Copy every line of the following data that includes the string "from".

- - -

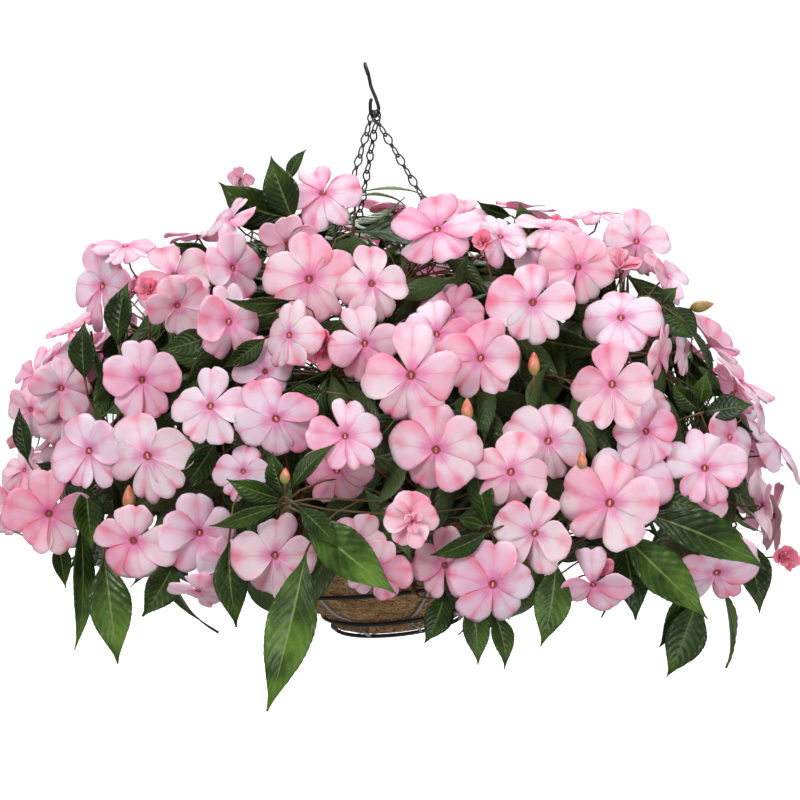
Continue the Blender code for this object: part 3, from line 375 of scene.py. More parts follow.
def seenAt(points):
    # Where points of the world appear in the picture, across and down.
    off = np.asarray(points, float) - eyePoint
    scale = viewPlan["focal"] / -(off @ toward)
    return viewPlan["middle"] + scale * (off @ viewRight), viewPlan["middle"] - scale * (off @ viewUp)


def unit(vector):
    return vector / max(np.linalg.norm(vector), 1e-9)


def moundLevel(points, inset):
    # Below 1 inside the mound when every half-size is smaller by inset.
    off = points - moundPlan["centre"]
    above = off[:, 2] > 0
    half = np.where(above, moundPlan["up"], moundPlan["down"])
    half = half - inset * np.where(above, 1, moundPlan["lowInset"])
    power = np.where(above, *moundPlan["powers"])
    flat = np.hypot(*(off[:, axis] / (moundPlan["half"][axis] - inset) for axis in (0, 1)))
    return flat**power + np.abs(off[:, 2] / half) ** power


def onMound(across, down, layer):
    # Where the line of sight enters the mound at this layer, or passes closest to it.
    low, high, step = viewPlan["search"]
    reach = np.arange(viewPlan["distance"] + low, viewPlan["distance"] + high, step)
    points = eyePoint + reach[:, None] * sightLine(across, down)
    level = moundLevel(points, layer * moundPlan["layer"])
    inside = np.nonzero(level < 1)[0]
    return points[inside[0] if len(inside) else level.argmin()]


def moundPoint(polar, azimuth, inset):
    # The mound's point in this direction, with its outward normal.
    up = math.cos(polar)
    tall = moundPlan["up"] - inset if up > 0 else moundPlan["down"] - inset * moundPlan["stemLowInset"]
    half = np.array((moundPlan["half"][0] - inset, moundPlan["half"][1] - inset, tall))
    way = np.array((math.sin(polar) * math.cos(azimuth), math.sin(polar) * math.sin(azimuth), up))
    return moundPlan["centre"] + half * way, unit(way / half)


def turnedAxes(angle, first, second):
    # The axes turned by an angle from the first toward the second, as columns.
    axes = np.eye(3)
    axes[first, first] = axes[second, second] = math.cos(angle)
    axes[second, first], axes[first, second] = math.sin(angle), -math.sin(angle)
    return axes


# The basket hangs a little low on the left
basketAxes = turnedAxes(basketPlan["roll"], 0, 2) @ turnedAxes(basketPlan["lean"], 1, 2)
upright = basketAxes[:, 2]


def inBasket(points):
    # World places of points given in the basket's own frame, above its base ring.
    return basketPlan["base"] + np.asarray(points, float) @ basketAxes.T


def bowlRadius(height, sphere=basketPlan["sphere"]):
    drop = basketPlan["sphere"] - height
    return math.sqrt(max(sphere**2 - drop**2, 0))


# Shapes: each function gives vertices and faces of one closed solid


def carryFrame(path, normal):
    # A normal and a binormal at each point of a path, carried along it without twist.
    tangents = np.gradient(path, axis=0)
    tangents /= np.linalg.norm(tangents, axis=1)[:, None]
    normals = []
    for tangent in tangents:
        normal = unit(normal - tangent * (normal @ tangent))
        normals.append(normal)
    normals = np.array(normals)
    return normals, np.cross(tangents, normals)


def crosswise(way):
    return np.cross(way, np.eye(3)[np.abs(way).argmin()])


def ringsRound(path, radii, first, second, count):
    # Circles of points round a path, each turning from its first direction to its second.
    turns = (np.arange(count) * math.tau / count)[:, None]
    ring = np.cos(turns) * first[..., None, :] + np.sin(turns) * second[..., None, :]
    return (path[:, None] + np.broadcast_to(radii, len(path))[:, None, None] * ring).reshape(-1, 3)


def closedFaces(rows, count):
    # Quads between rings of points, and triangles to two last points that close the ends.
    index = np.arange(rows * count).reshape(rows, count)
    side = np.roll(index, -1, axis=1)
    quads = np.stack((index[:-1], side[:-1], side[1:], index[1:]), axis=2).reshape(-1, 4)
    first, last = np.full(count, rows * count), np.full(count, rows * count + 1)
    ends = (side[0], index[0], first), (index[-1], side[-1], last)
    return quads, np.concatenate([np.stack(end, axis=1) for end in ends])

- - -

» Correct result:
Continue the Blender code for this object: part 3, from line 375 of scene.py. More parts follow.
    # The axes turned by an angle from the first toward the second, as columns.
    # Circles of points round a path, each turning from its first direction to its second.